The essential point in the whole contention was, -and remains, that the American undergraduate of from eighteen to twenty-two years old is on the threshold of manhood and is as capable of stripping error from truth as he is capable of distinguishing hypocrisy from genuineness, in both of which he is superior to the average man whose interest has become highly professionalized as apart from the general interest of the college undergraduate.

Of course the fact is,—and I have heard this said within the last few days by some very practical men of large financial and industrial responsibilities,—that the corruption and acquisitive self-interest revealed in the Teapot Dome investigation made more Bolshevists in twenty-four hours than all the agents of the Soviet government could make in years.
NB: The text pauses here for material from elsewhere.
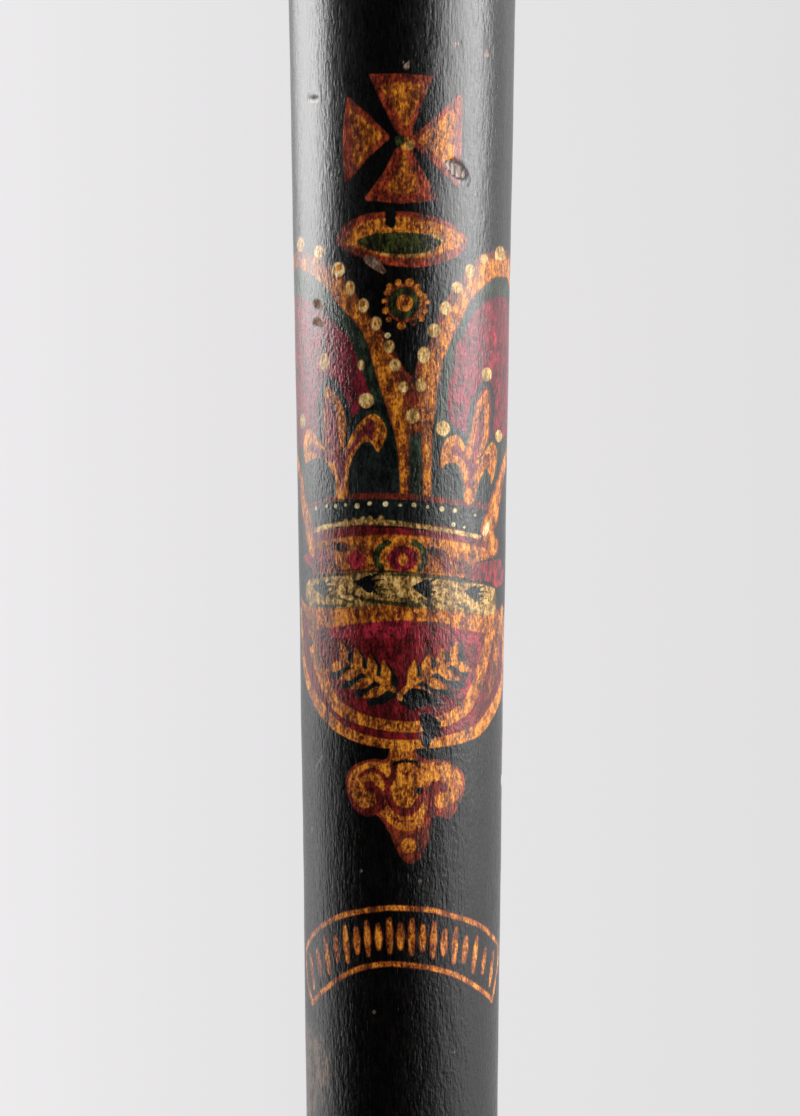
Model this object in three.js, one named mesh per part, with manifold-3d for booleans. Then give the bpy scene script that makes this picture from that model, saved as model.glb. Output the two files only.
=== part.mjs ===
// A constable's staff: one piece of turned hardwood, painted black, lying on its side.
// Millimetres, +Z up. The staff lies along Y with its head towards +Y and its painted face up.
// The origin is on the surface it lies on, below the middle of its length.

import * as THREE from 'three'
import { mergeVertices } from 'three/addons/utils/BufferGeometryUtils.js'
import Module from 'manifold-3d'

// Lengths along the staff, counted from the end of the pommel
const STAFF_LENGTH = 430
const POMMEL_RING = 13
const GRIP_START = 24
const GRIP_END = 97
const BEAD_CENTRE = 108.5
const SHOULDER_START = 113.5
const BARREL_START = 118
const HEAD_RING = 412

// Radii
const POMMEL_RADIUS = 17.5
const GRIP_NECK_RADIUS = 12.9
const GRIP_SWELL = 2.3
const FILLET_RADIUS = 14.6
const BEAD_RADIUS = 17.6
const BEAD_HALF_WIDTH = 3.2
const SHOULDER_RADIUS = 15.6

// The barrel widens towards the head, a little faster the higher it goes
const GAUGE_START = 166.8
const GAUGE_LENGTH = 223.2
const GAUGE_RADIUS = 19.1
const BARREL_FLARE = 2.6
const BARREL_FLARE_CURVE = 1.0

// Scribed rings, cut with the point of a chisel
const SCRIBE_DEPTH = 0.45
const SCRIBE_HALF_WIDTH = 0.6
const GRIP_SCRIBES = [32, 36, 85, 89]
const BARREL_SCRIBES = [123, 126.5]

// How much is taken off where the staff lies, so that it doesn't roll
const FLAT_DEPTH = 0.3

// How finely the round forms are faceted
const SEGMENTS = 48
const BARREL_STEPS = 11
const GRIP_STEPS = 9
const WELD_DISTANCE = 1e-4

function barrelRadius(along) {
  const t = (along - GAUGE_START) / GAUGE_LENGTH
  return GAUGE_RADIUS + BARREL_FLARE * t + BARREL_FLARE_CURVE * t * t
}

function gripRadius(along) {
  const t = (along - GRIP_START) / (GRIP_END - GRIP_START)
  return GRIP_NECK_RADIUS + GRIP_SWELL * Math.sin(Math.PI * t)
}

// An elliptical stroke of the profile, from one angle to another, measured from the staff's axis direction
function arc(centre, base, halfLength, rise, fromDegrees, toDegrees, steps) {
  const points = []
  for (let i = 0; i <= steps; i += 1) {
    const angle = THREE.MathUtils.degToRad(THREE.MathUtils.lerp(fromDegrees, toDegrees, i / steps))
    points.push([centre + halfLength * Math.cos(angle), base + rise * Math.sin(angle)])
  }
  return points
}

// Points along a stretch whose radius follows a formula, with V grooves where the rings are scribed
function turnedStretch(start, end, steps, radiusAt, scribes) {
  const stations = []
  for (let i = 0; i <= steps; i += 1) {
    stations.push(THREE.MathUtils.lerp(start, end, i / steps))
  }
  const clear = stations.filter((at) => scribes.every((ring) => Math.abs(at - ring) > 2 * SCRIBE_HALF_WIDTH))
  const points = clear.map((at) => [at, radiusAt(at)])
  for (const ring of scribes) {
    points.push([ring - SCRIBE_HALF_WIDTH, radiusAt(ring - SCRIBE_HALF_WIDTH)])
    points.push([ring, radiusAt(ring) - SCRIBE_DEPTH])
    points.push([ring + SCRIBE_HALF_WIDTH, radiusAt(ring + SCRIBE_HALF_WIDTH)])
  }
  return points.sort((a, b) => a[0] - b[0])
}

function pommelProfile() {
  return [
    ...arc(POMMEL_RING, 0, POMMEL_RING, POMMEL_RADIUS, 180, 48, 9),
    [GRIP_START - 1, GRIP_NECK_RADIUS - 0.5]
  ]
}

function gripProfile() {
  return turnedStretch(GRIP_START, GRIP_END, GRIP_STEPS, gripRadius, GRIP_SCRIBES)
}

// A square fillet, a cove running up to the bead, the bead, and the groove behind it
function collarProfile() {
  const coveEnd = BEAD_CENTRE - BEAD_HALF_WIDTH
  return [
    [GRIP_END + 0.6, FILLET_RADIUS],
    [GRIP_END + 2.2, FILLET_RADIUS],
    ...arc(GRIP_END + 2.8, SHOULDER_RADIUS + 0.4, coveEnd - GRIP_END - 2.8, 1.9, 270, 360, 4),
    ...arc(BEAD_CENTRE, SHOULDER_RADIUS, BEAD_HALF_WIDTH, BEAD_RADIUS - SHOULDER_RADIUS, 165, 15, 6),
    [BEAD_CENTRE + BEAD_HALF_WIDTH + 0.2, SHOULDER_RADIUS - 0.4],
    [SHOULDER_START - 0.4, SHOULDER_RADIUS - 0.4]
  ]
}

function barrelProfile() {
  const rise = barrelRadius(BARREL_START) - SHOULDER_RADIUS
  const shoulder = arc(BARREL_START, SHOULDER_RADIUS, BARREL_START - SHOULDER_START, rise, 180, 100, 4)
  const stretch = turnedStretch(BARREL_START, HEAD_RING, BARREL_STEPS, barrelRadius, BARREL_SCRIBES)
  return [...shoulder, ...stretch]
}

function headProfile() {
  const dome = arc(HEAD_RING, 0, STAFF_LENGTH - HEAD_RING, barrelRadius(HEAD_RING), 84, 0, 9)
  dome[dome.length - 1][1] = 0
  return dome
}

function staffProfile() {
  const handle = [...pommelProfile(), ...gripProfile(), ...collarProfile()]
  handle[0] = [0, 0]
  return [...handle, ...barrelProfile(), ...headProfile()]
}

// The head is thicker than the pommel, so the axis slopes a little when the staff lies down
const HEAD_RADIUS = barrelRadius(HEAD_RING)
const TILT = Math.atan2(HEAD_RADIUS - POMMEL_RADIUS, HEAD_RING - POMMEL_RING)
const AXIS_HEIGHT = POMMEL_RADIUS * Math.cos(TILT) - POMMEL_RING * Math.sin(TILT) - FLAT_DEPTH

function turnedGeometry() {
  const points = staffProfile().map(([along, radius]) => new THREE.Vector2(radius, along))
  const geometry = new THREE.LatheGeometry(points, SEGMENTS)
  geometry.rotateX(TILT)
  geometry.translate(0, (-STAFF_LENGTH * Math.cos(TILT)) / 2, AXIS_HEIGHT)
  return geometry
}

const wasm = await Module()
wasm.setup()

function solidFrom(geometry) {
  const bare = geometry.clone()
  bare.deleteAttribute('normal')
  bare.deleteAttribute('uv')
  const welded = mergeVertices(bare, WELD_DISTANCE)
  const vertProperties = new Float32Array(welded.getAttribute('position').array)
  const triVerts = new Uint32Array(welded.getIndex().array)
  return new wasm.Manifold(new wasm.Mesh({ numProp: 3, vertProperties, triVerts }))
}

function geometryFrom(solid) {
  const mesh = solid.getMesh()
  const geometry = new THREE.BufferGeometry()
  geometry.setAttribute('position', new THREE.BufferAttribute(new Float32Array(mesh.vertProperties), 3))
  geometry.setIndex(new THREE.BufferAttribute(new Uint32Array(mesh.triVerts), 1))
  geometry.computeVertexNormals()
  return geometry
}

// Everything below the surface the staff lies on, taken off as two small flats
function belowSurface() {
  const margin = 10
  const width = 2 * (HEAD_RADIUS + margin)
  const block = new THREE.BoxGeometry(width, STAFF_LENGTH + 2 * margin, margin)
  block.translate(0, 0, -margin / 2)
  return block
}

function makeStaff() {
  const turned = solidFrom(turnedGeometry())
  const flattened = turned.subtract(solidFrom(belowSurface()))
  const varnish = new THREE.MeshStandardMaterial({ color: 0x14110f, roughness: 0.38, metalness: 0 })
  const staff = new THREE.Mesh(geometryFrom(flattened), varnish)
  staff.name = 'staff'
  return staff
}

const constableStaff = new THREE.Group()
constableStaff.add(makeStaff())

export default constableStaff
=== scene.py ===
import cmath
import math

import bpy
import numpy as np
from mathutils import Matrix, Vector


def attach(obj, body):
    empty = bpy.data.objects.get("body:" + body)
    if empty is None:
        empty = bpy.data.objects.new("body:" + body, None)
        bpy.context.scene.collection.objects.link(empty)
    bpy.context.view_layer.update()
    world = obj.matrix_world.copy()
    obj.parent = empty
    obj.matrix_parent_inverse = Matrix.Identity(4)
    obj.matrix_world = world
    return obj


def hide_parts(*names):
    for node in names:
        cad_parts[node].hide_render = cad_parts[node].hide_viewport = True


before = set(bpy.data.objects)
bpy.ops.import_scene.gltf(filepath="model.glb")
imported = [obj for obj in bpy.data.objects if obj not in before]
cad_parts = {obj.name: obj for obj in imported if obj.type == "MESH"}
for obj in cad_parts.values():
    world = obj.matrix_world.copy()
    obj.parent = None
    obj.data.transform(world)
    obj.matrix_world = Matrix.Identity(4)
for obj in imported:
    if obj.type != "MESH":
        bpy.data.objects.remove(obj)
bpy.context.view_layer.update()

# A constable's staff of turned hardwood, varnished black and painted with a crown.
# Lengths are in millimetres until a mesh is made. The staff lies along Y with its painted face up.
MM = 0.001

# Lengths along the staff, counted from the end of the pommel
STAFF_LENGTH = 430
POMMEL_RING = 13
GRIP_START = 24
GRIP_END = 97
BEAD_CENTRE = 108.5
SHOULDER_START = 113.5
BARREL_START = 118
HEAD_RING = 412

# Radii
POMMEL_RADIUS = 17.5
GRIP_NECK_RADIUS = 12.9
GRIP_SWELL = 2.3
FILLET_RADIUS = 14.6
BEAD_RADIUS = 17.6
BEAD_HALF_WIDTH = 3.2
SHOULDER_RADIUS = 15.6

# The barrel widens towards the head, a little faster the higher it goes
GAUGE_START = 166.8
GAUGE_LENGTH = 223.2
GAUGE_RADIUS = 19.1
BARREL_FLARE = 2.6
BARREL_FLARE_CURVE = 1.0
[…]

Yet here again I believe that before we get done we shall all wish that we had a people more judicially-minded and more capable of distinguishing between truth and error than we have at the present time. It is with the aspiration, at least, to do its part in creating such a spirit that I believe that the American college works at the present day. If Dartmouth College fails, in the course of striving for this end, to win the approval of the American Defense Society or to gain the endorsement of its able director, I am regretful, but nevertheless I do not see that these facts can be allowed to change the course of events.

I am Yours very truly, (Signed) ERNEST M. HOPKINS.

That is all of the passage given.